Als wir im UN-Menschenrechtsrat 2015 den Vorsitz hatten, unter Botschafter Rücker, haben wir das Thema "Sonderbeauftragter für die Menschenrechtssituation in Syrien" auf die Tagesordnung gesetzt. Das heißt, wir haben uns im Rahmen der deutschen Außenpolitik bereits dafür eingesetzt, dass Menschenrechtsverletzungen, Kriegsverbrechen, Verbrechen gegen die Menschlichkeit, dokumentiert werden.

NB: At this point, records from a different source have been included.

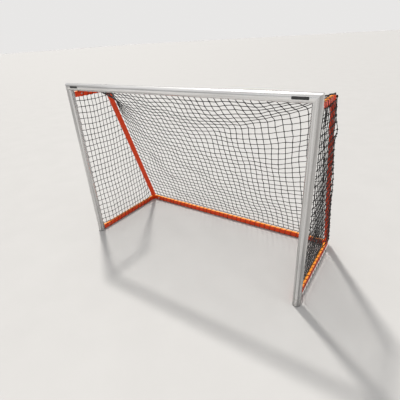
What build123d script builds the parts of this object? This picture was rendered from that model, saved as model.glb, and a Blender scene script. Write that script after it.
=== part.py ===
from build123d import *
import os
from math import atan2, cos, sin, tan

os.makedirs("parts", exist_ok=True)

# A street and pond hockey goal: a mitred frame of round aluminium tube in front, a painted steel
# frame of flat tube behind it, and a knotted net drawn over the outside of the steel frame.
# Millimetres. +Z is up, the mouth faces -Y, and the origin is on the ground under the middle of
# the goal's bounding box. A "depth" is measured back from the plane of the post centrelines.

# ---- driving dimensions -------------------------------------------------------------------
overall_width = 1830
crossbar_height = 1229          # ground to crossbar centreline
tube_diameter = 50
tube_wall = 2.5

bar_thick = 20                  # flat steel tube, across the goal
bar_tall = 40                   # flat steel tube, in the plane of the side
bar_wall = 2
bar_corner = 3
bar_clearance = 4               # ground to the underside of the base bars, room for the lacing
brace_height = 1172             # ground to the centreline of the top braces
brace_depth = 332               # post centreline to the rear upright, at the brace
base_depth = 712                # post centreline to the back base bar

mesh = 45                       # net cell, knot to knot
net_thick = 3
net_sag = 268                   # drop of the net's fold in the middle, between the uprights
fold_pull = 120                 # how far the fold's middle is drawn in front of the uprights' plane
rope_radius = 3                 # border rope behind the posts and crossbar
seam_radius = 2.5               # border rope down the rear uprights
lacing = 3                      # lacing cord
rod_radius = 5                  # bare rod that holds the net's foot to a side bar
gap = 0.3

# ---- values worked out from them ----------------------------------------------------------
tube_radius = tube_diameter / 2
bore_radius = tube_radius - tube_wall
post_x = overall_width / 2 - tube_radius
bar_x = post_x - bar_thick / 2  # the bars' outer faces stand in the posts' centre plane
bar_outer_x = bar_x + bar_thick / 2
bar_inner_x = bar_x - bar_thick / 2
base_z = bar_clearance + bar_tall / 2
brace_top = brace_height + bar_tall / 2
lean = atan2(base_depth - brace_depth, brace_height - base_z)
upright_half = bar_tall / 2 / cos(lean)
foot_depth = base_depth + (base_z - bar_clearance) * tan(lean)
rear_reach = foot_depth + upright_half
post_y = -(rear_reach - tube_radius) / 2
upright_length = (brace_top - bar_clearance) / cos(lean)

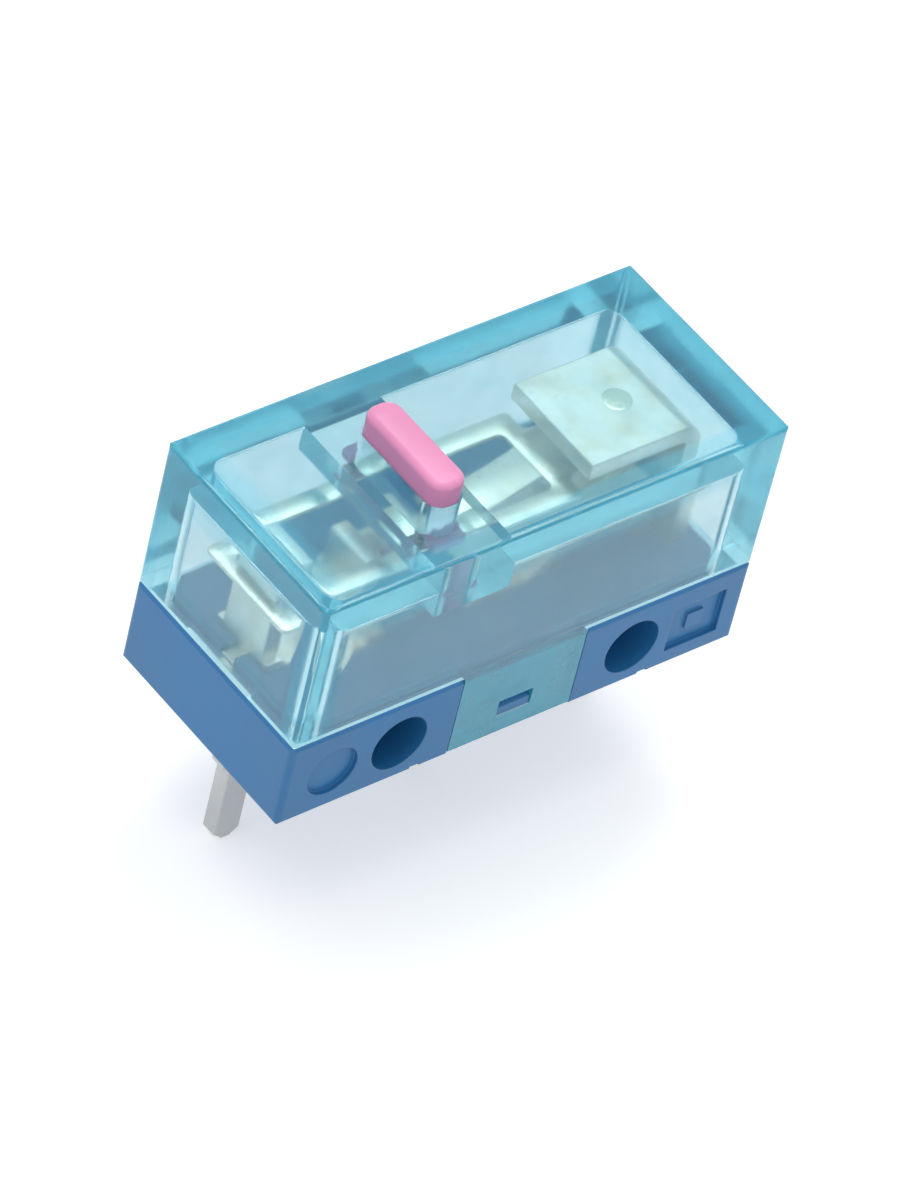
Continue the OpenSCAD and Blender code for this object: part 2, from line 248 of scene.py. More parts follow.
class Surface(Graph):
    """A material: a Principled shader, and what feeds it."""

    def __init__(self, name: str) -> None:
        """Starts a material with a shader, an output and its object coordinates.

        Args:
            name: The material's name.
        """
        self.material = bpy.data.materials.new(name)
        self.material.use_nodes = True
        super().__init__(self.material.node_tree)
        self.shader = self.node("ShaderNodeBsdfPrincipled")
        self.output = self.node("ShaderNodeOutputMaterial", sockets={"Surface": self.wire(self.shader)})
        self.place = self.wire(self.node("ShaderNodeTexCoord"), "Object")

    def set(self, **inputs: object) -> None:
        """Feeds the shader's own inputs, written as words joined by underscores."""
        for key, value in inputs.items():
            self.feed(self.shader, key.replace("_", " ").title().replace("Ior", "IOR"), value)

    def stretched(self, scale: Triple) -> Wire:
        """The object coordinates, multiplied along each axis."""
        node = self.node("ShaderNodeVectorMath", {"operation": "MULTIPLY"}, {0: self.place, 1: scale})
        return self.wire(node)

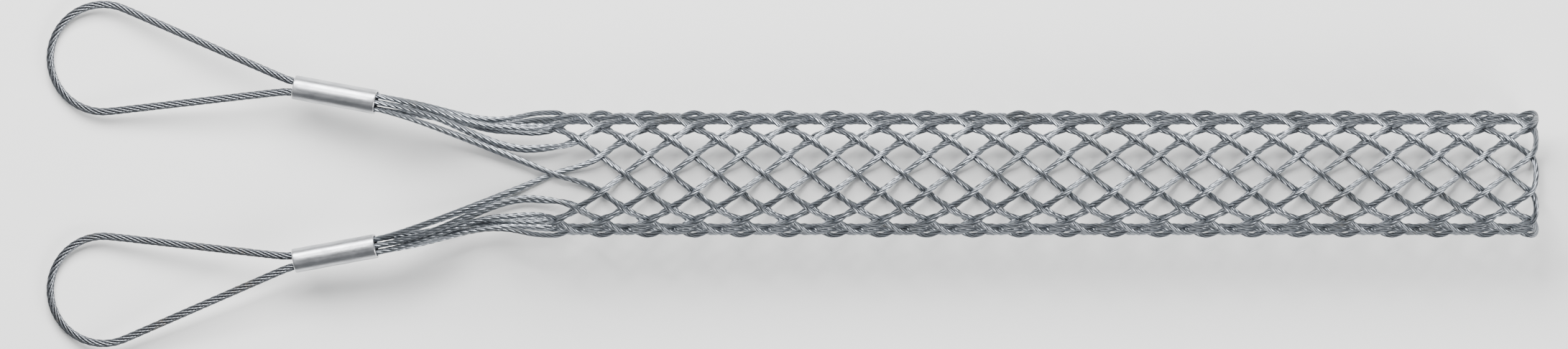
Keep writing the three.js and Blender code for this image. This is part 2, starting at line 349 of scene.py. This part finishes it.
def circle_spot(turn):
    """A spot on the eye's circle, along and outwards from the end of the sleeve."""
    return (EYE_REACH + EYE_RADIUS * math.cos(turn),
            EYE_OFFSET + EYE_RADIUS * math.sin(turn))


def leg_slope(leg):
    """The slope at which a leg, 1 or -1, runs tangent to the circle."""
    rise = EYE_OFFSET - leg * LEG_SPACING / 2
    spread = math.asin(EYE_RADIUS / math.hypot(EYE_REACH, rise))
    return math.atan2(rise, EYE_REACH) + leg * spread


def leg_spots(leg):
    """The spots from a leg's seat to the circle, and the turn at which it touches that."""
    slope = leg_slope(leg)
    touch = slope + leg * math.pi / 2
    out = leg * LEG_SPACING / 2
    turn_out = math.tan(slope) * LEG_BEND / 2
    spots = []
    for step in range(LEG_SEAT_STEPS):
        spots.append((-LEG_SEAT * (1 - step / LEG_SEAT_STEPS), out))
    for step in range(LEG_BEND_STEPS):
        share = step / LEG_BEND_STEPS
        spots.append((LEG_BEND * share, out + turn_out * share * share))
    bent = Vector((LEG_BEND, out + turn_out))
    end = Vector(circle_spot(touch))
    for step in range(LEG_STEPS):
        spots.append(tuple(bent.lerp(end, step / LEG_STEPS)))
    return spots, touch


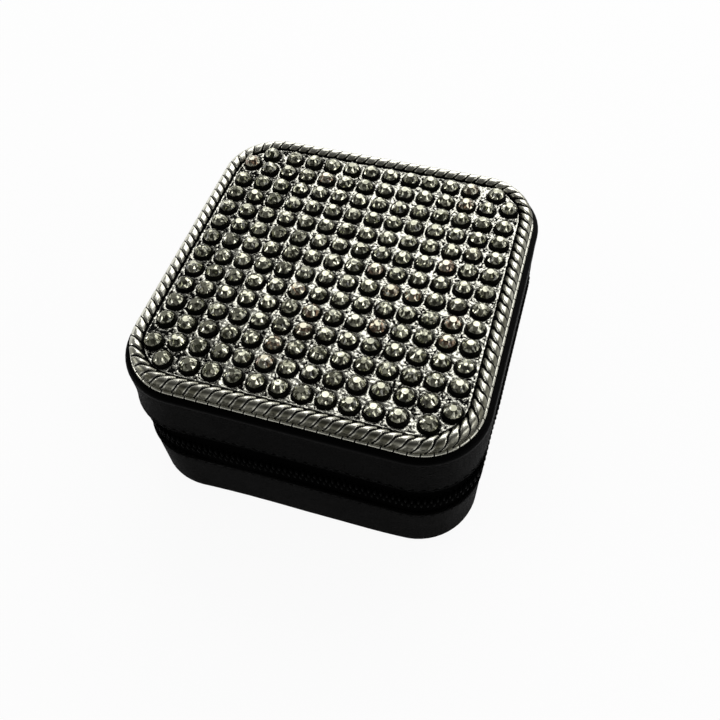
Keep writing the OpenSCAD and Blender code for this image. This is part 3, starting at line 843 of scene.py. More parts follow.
zipSizes = {"gap": 27 * mm, "coilGap": 30 * mm, "pitch": 1.68 * mm, "wire": 0.34 * mm, "coilOut": 1.3 * mm,
            "coilHigh": 2.2 * mm, "halfGap": 0.3 * mm, "cross": 0.5 * mm, "ridge": 0.1 * mm, "hidden": 2 * mm,
            "stopAt": 28.5 * mm, "stopHalf": 0.9 * mm}
tapeR, boardR, split = case["tapeR"], case["boardR"], case["split"]
toothTree = rowTree("spiralHalf", {"Deep": 1.0, "High": 1.0, "Wire": 1.0}, toothUnit, coilNylon)
for body, way in (("base", -1), ("lid", 1)):
    near = split + way * zipSizes["halfGap"]
    far = (case["baseTop"] if way < 0 else case["lidEdge"]) + way * zipSizes["hidden"]
    edge, ridgeR = near + way * 0.25 * mm, boardR + zipSizes["ridge"]
    profile = [(tapeR, far), (boardR, far), (boardR, near + way * 2.9 * mm), (ridgeR, near + way * 2.7 * mm),
               (ridgeR, near + way * 2.45 * mm), (boardR, near + way * 2.3 * mm), (boardR, edge),
               (boardR - 0.2 * mm, near), (tapeR + 0.2 * mm, near), (tapeR, edge)]
    tape = sweepRound(f"{body}ZipTape", profile, zipSizes["gap"],
                      wobble=lambda along, r, z: settled(along, z))
    place(tape, body, "zip_tape", zipWeave, f"{body}_zip_tape")
    inner = split - way * zipSizes["cross"] / 2
    outer = near + way * zipSizes["coilHigh"]
    sizes = {"Pitch": zipSizes["pitch"], "Deep": zipSizes["coilOut"] / 2 - zipSizes["wire"],
             "High": abs(outer - inner) / 2 - zipSizes["wire"], "Wire": zipSizes["wire"]}
    track = trackObject(f"{body}ZipSpiral", boardR + zipSizes["coilOut"] / 2, (outer + inner) / 2,
                        zipSizes["coilGap"], zipSizes["pitch"] / 4 * way)
    place(grow(f"{body}ZipSpiral", toothTree, sizes, track), body, "zip_coil", None, f"{body}_zip_coil")
    low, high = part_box(f"{body}_zip_stops")
    wide = zipSizes["stopHalf"]
    stops = [roundedBox("stop", (x - wide, low.y, low.z), (x + wide, high.y, high.z), wide / 2, 0.5 * mm)
             for x in (-zipSizes["stopAt"], zipSizes["stopAt"])]
    place(merged(f"{body}ZipStops", stops), body, "black_metal", blackEnamel, f"{body}_zip_stops")
print("stage: zip")


# rope border and the beaded foot round the plate

rope = {"r": 14.5 * mm, "z": 52.7 * mm, "thick": 1.85 * mm, "count": 109, "slantIn": 0.95, "slantOut": 0.55,
        "groove": 0.42, "stations": 2616, "around": 28, "openIn": 0.58, "openOut": 0.74, "patina": 1.0}
footBead = {"r": 16.36 * mm, "z": 50.5 * mm, "thick": 0.5 * mm, "count": 109, "slantIn": 0.2, "slantOut": 0.2,
            "groove": 0.3, "stations": 1962, "around": 10, "openIn": 0.84, "openOut": 0.8, "patina": 0.45}


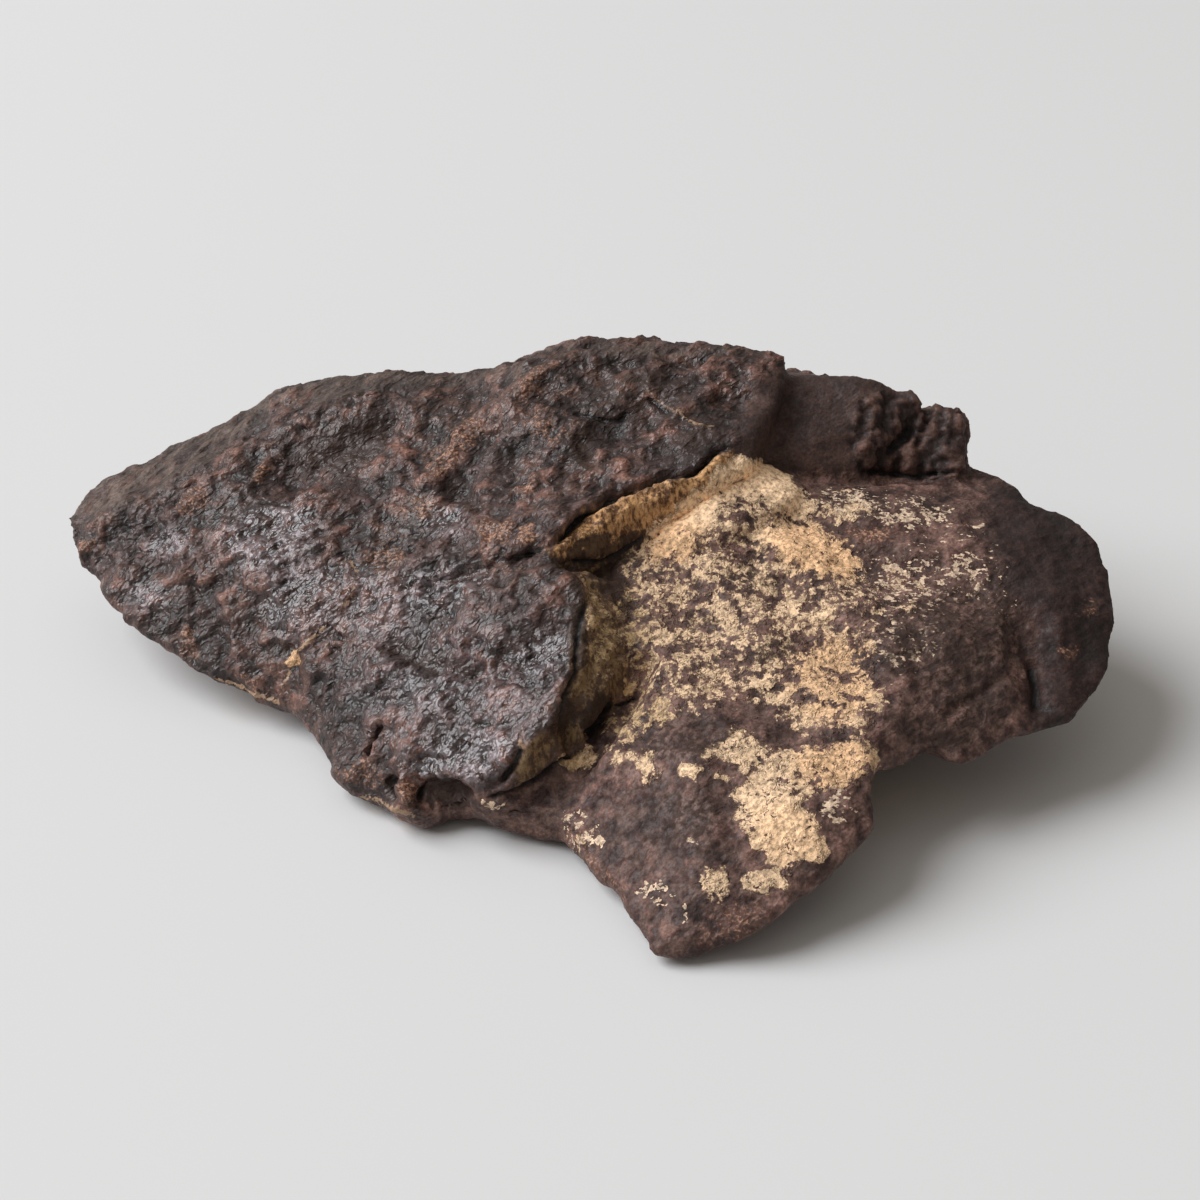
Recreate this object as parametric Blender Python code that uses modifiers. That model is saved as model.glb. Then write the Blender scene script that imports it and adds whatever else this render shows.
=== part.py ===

Die AG Menschenrechte der SPD-Bundestagsfraktion war am 19. September in Genf beim UN-Menschenrechtsrat. Wir haben dort die Entgegennahme eines solchen Berichtes live erlebt. Insofern ist das nichts, was mit dem Ende des deutschen Vorsitzes im Menschenrechtsrat wieder in der Versenkung verschwunden ist. Das ist von anderen aufgegriffen und fortgeführt worden, und das ist auch gut so.
(Beifall bei der SPD)
In der letzten Woche hat Staffan de Mistura hier in Berlin die Dag-Hammarskjöld-Medaille der Deutschen Gesellschaft für die Vereinten Nationen erhalten, und er hat in einem sehr nachdenklichen Beitrag geäußert, wie komplex die Verhandlungssituation in Syrien ist, wie viel Kraft er brauchte, wie viel Unterstützung er brauchte, um da nicht einfach aufzugeben. Er hat auch deutlich gemacht, dass, egal welchen Blickwinkel man auf die Situation dort hat, das Verhandeln mit allen, die dort im Augenblick militärisch oder politisch Einfluss nehmen, die einzige Lösung ist, die den Menschen in Syrien wenigstens mittelfristig helfen kann. Er bekommt dafür Unterstützung aus dem Auswärtigen Amt, von vielen EU-Staaten, vom Auswärtigen Dienst der Europäischen Union, und das ist auch gut und richtig so.
(Beifall bei der SPD sowie bei Abgeordneten des BÜNDNISSES 90/DIE GRÜNEN)
Insofern können und müssen wir uns tatsächlich jeden Tag neu fragen, was wir noch tun können, um den Menschen in Syrien zu helfen. Wir können etwas auf der Basis dessen tun, was schon versucht wurde. Wir können etwas in Anerkenntnis dessen tun, dass manches nicht zielführend war. Wir können zusammen mit vielen Unterstützern und Verbündeten etwas tun, und wir sollten das weiter tun. Wir sollten das auch selber immer wieder positiv reflektieren. Danke schön.